Experimental feature gate for super let by m-ou-se · Pull Request #139080 · rust-lang/rust (original) (raw)

This adds an experimental feature gate, #![feature(super_let)], for the super let experiment.

Tracking issue: #139076

Liaison: @nikomatsakis

Description

There's a rough (inaccurate) description here: https://blog.m-ou.se/super-let/

In short, super let allows you to define something that lives long enough to be borrowed by the tail expression of the block. For example:

let a = { super let b = temp(); &b };

Here, b is extended to live as long as a, similar to how in let a = &temp();, the temporary will be extended to live as long as a.

Properties

During the temporary lifetimes work we did last year, we explored the properties of "super let" and concluded that the fundamental property should be that these two are always equivalent in any context:

  1. & $expr
  2. { super let a = & $expr; a }

And, additionally, that these are equivalent in any context when $expr is a temporary (aka rvalue):

  1. & $expr
  2. { super let a = $expr; & a }

This makes it possible to give a name to a temporary without affecting how temporary lifetimes work, such that a macro can transparently use a block in its expansion, without that having any effect on the outside.

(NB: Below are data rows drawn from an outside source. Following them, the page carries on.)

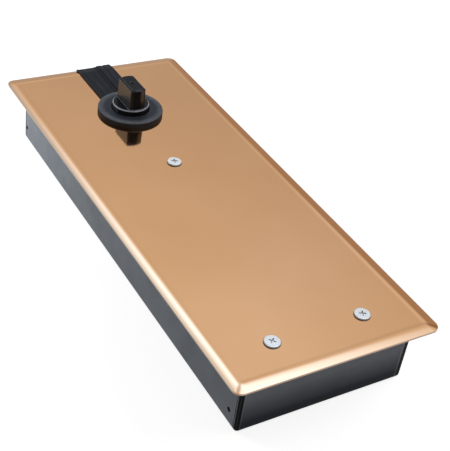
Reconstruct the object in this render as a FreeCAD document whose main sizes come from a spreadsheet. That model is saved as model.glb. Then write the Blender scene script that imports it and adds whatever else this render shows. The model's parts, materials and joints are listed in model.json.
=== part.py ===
import FreeCAD, Part
import math
import operator
import os
from types import SimpleNamespace
import Sketcher

# Floor spring: a door closer set in the floor, under the door that turns on its spindle
# Origin on the spindle's axis, level with the top of the cover; +X to the far end, +Z up; millimetres

SIZES = {
    # Cover plate and what lies on it
    "cover_length": 278.0,
    "cover_width": 112.0,
    "cover_back": 55.1,
    "cover_sheet": 1.0,
    "cover_corner": 4.6,
    "fold_radius": 0.5,
    "fold_half": 0.9,
    "rim_width": 5.2,
    "rim_drop": 0.75,
    "rim_lip": 1.0,
    "cover_hole_radius": 16.0,
    "cover_slot_width": 17.0,
    "cover_screw_inset": 22.0,
    "cover_screw_side": 25.0,
    "cover_screw_radius": 2.5,
    "cover_screw_head": 4.2,
    "cover_screw_crown": 1.4,
    "cover_screw_length": 11.0,
    "cross_length": 5.0,
    "cross_width": 0.9,
    "cross_depth": 0.9,
    "screw_play": 0.25,
    "thread_end": 0.5,
    "dust_ring_radius": 19.0,
    "dust_ring_height": 3.0,
    "dust_ring_round": 0.9,
    "dust_ring_play": 0.2,
    "strip_width": 22.0,
    "strip_shift": 0.4,
    "strip_height": 0.9,
    "strip_rise": 0.5,
    "strip_rise_width": 8.5,
    "strip_overhang": 0.3,
    "channel_depth": 0.25,
    "channel_lip": 1.2,
    "groove_place": 6.4,
    "groove_width": 1.3,
    # Spindle
    "collar_radius": 10.7,
    "collar_top": 6.3,
    "collar_foot": 2.0,
    "collar_chamfer": 0.5,
    "collar_play": 0.5,
    "block_height": 12.7,
    "block_radius": 9.5,
    "block_half": 5.0,
    "block_taper": 0.4,
    "block_chamfer": 0.8,
    "centre_hole_radius": 0.9,
    "centre_hole_chamfer": 0.3,
    "centre_hole_depth": 3.0,
    "journal_radius": 10.0,
    "cam_shoulder_radius": 9.0,
    "cam_seat_radius": 7.5,
    "bearing_seat_radius": 6.0,
    "running_play": 0.05,
    "close_play": 0.02,
    # Heart cam, rollers and carriage; the rise is millimetres for each radian, the swing is degrees
    "swing": 130.0,
    "cam_start": 14.0,
    "cam_rise": 5.29,
    "cam_thickness": 8.0,
    "cam_detent": 0.5,
    "cam_last_angle": 172.0,
    "cam_steps": 24.0,
    "roller_radius": 4.5,
    "roller_play": 0.15,
    "roller_pin_radius": 2.5,
    "side_play": 0.3,
    "carriage_sheet": 2.0,
    "carriage_half": 14.3,
    "carriage_nose": 5.5,
    "nose_half": 4.9,
    "nose_along": 2.2,
    "shoulder_along": 4.7,
    "slot_play": 0.4,
    "key_width": 4.0,
    "key_rise": 1.2,
    "circlip_thickness": 1.1,
    "circlip_radius": 8.8,
    "circlip_groove": 0.6,
    "block_room": 2.5,
    "rod_block_length": 8.0,
    "rod_block_half": 9.0,
    "rivet_radius": 1.5,
    "rivet_side": 6.0,
    "rod_radius": 3.5,
    "rod_end_radius": 2.5,
    "rod_end_length": 21.0,
    # Cylinder, spring and piston
    "bore_radius": 11.0,
    "barrel_wall": 3.4,
    "end_play": 3.3,
    "partition": 16.0,
    "piston_length": 16.0,
    "piston_room": 9.0,
    "piston_ring_width": 2.0,
    "piston_ring_depth": 1.2,
    "nut_thickness": 4.0,
    "nut_radius": 4.6,
    "check_hole_radius": 1.2,
    "check_seat_radius": 2.3,
    "check_ball_radius": 1.9,
    "check_side": 6.9,
    "cage_length": 5.7,
    "cage_pin_inset": 0.7,
    "cage_pin_radius": 0.4,
    "cage_pin_end": 1.0,
    "wire_radius": 1.9,
    "spring_play": 0.6,
    "spring_seat": 0.95,
    "coils": 10.0,
    "plug_length": 12.0,
    "plug_flange": 1.0,
    "plug_groove_inset": 2.0,
    "plug_groove_width": 2.0,
    "plug_groove_depth": 1.7,
    "plug_key_radius": 5.2,
    "plug_key_depth": 5.0,
    "barrel_end_gap": 31.8,
    # Casting
    "cap_gap": 2.0,
    "cap_flange": 4.0,
    "cap_spigot": 4.8,
    "cap_screw_gap": 2.0,
    "cap_lobe_radius": 6.0,
    "cap_screw_radius": 2.5,
    "cap_screw_head": 4.8,
    "cap_screw_length": 13.0,
    "socket_radius": 1.6,
    "socket_depth": 1.8,
    "cap_ring_radius": 1.0,
    "cap_ring_squeeze": 0.1,
    "chamber_radius": 28.0,
    "head_wall": 6.0,
    "chamber_play": 0.3,
    "channel_wall": 3.9,
    "bearing_width": 6.0,
    "bearing_radius": 12.0,
    "bearing_ring": 1.8,
    "bearing_offset": 0.2,
    "ball_count": 10.0,
    "ball_radius": 1.7,
    "ball_play": 0.04,
    "pocket_floor": 1.8,
    "bush_wall": 2.5,
    "seal_radius": 14.0,
    "seal_height": 2.7,
    "seal_sink": 0.2,
    "seal_lip": 0.8,
    "levelling_gap": 1.8,
    "foot_thickness": 7.0,
    "foot_lift": 4.0,
    "foot_gap": 2.8,
    "foot_corner": 6.0,
    "arm_inner": 15.0,
    "arm_length": 49.0,
    "post_radius": 5.5,
    # Valves, in a rib on each side of the cylinder
    "saddle_half": 11.5,
    "rib_inner": 11.5,
    "rib_outer": 25.5,
    "rib_rise": 7.4,
    "rib_drop": 7.6,
    "rib_end_gap": 8.0,
    "valve_side": 19.5,
    "valve_radius": 3.5,
    "valve_sink": 0.5,
    "valve_thread": 3.1,
    "valve_groove": 1.5,
    "valve_land": 0.7,
    "valve_stem": 3.8,
    "valve_stem_radius": 2.0,
    "valve_tip": 1.9,
    "valve_tip_radius": 0.6,
    "valve_slot": 0.9,
    "valve_slot_depth": 1.0,
    "valve_opening": 0.3,
    "valve_groove_depth": 1.1,
    "sweep_cover": 1.5,
    "latch_reach": 4.5,
    "gallery_radius": 1.5,
    "port_radius": 1.25,
    "cross_port_radius": 1.0,
    "gallery_plug_length": 4.0,
    "gallery_plug_radius": 2.0,
    # Filler plug in the top of the cylinder
    "filler_along": 46.0,
    "filler_radius": 4.0,
    "filler_head": 5.5,
    "filler_head_height": 1.4,
    "filler_boss_radius": 7.0,
    "filler_boss_rise": 0.6,
    "filler_washer": 0.4,
    "filler_socket_radius": 2.4,
    # Box and what fastens the closer in it
    "cover_overhang": 9.0,
    "cover_end_overhang": 8.0,
    "box_sheet": 1.2,
    "box_bend": 2.0,
    "box_hole_radius": 1.3,
    "box_hole_inset": 3.2,
    "box_hole_rise": 8.4,
    "seam_width": 0.5,
    "seam_depth": 0.6,
    "seam_inset": 2.2,
    "hold_down_inset": 8.0,
    "hold_down_far_inset": 21.0,
    "hold_down_radius": 3.0,
    "hold_down_slot": 4.0,
    "hold_down_head": 5.6,
    "hold_down_head_height": 4.0,
    "washer_radius": 6.0,
    "washer_thickness": 1.2,
    "bush_radius": 6.0,
    "bush_shoulder": 1.2,
    "bush_gap": 0.4,
    "levelling_along": 17.0,
    "levelling_far_inset": 6.0,
    "levelling_side_inset": 4.5,
    "levelling_radius": 2.5,
    "levelling_rise": 3.0,
    "levelling_socket_radius": 1.4,
}

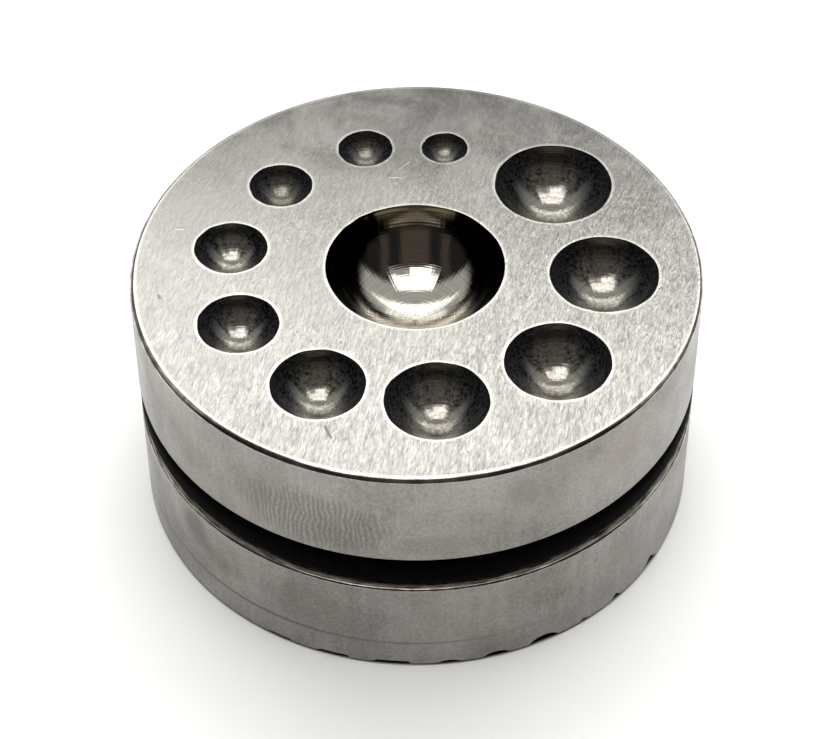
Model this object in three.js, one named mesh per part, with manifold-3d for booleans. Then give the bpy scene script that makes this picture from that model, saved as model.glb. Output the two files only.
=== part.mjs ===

Implementing pin!() correctly

With super let, we can properly implement the pin!() macro without hacks: ✨

pub macro pin($value:expr $(,)?) { { super let mut pinned = $value; unsafe { $crate::pin::Pin::new_unchecked(&mut pinned) } } }

This is important, as there is currently no way to express it without hacks in Rust 2021 and before (see hacky definition), and no way to express it at all in Rust 2024 (see issue).

Fixing format_args!()

This will also allow us to express format_args!() in a way where one can assign the result to a variable, fixing a long standing issue:

let f = format_args!("Hello {name}!"); // error today, but accepted in the future! (after separate FCP)

Experiment

The precise definition of super let, what happens for super let x; (without initializer), and whether to accept super let _ = _ else { .. } are still open questions, to be answered by the experiment.

Furthermore, once we have a more complete understanding of the feature, we might be able to come up with a better syntax. (Which could be just a different keywords, or an entirely different way of naming temporaries that doesn't involve a block and a (super) let statement.)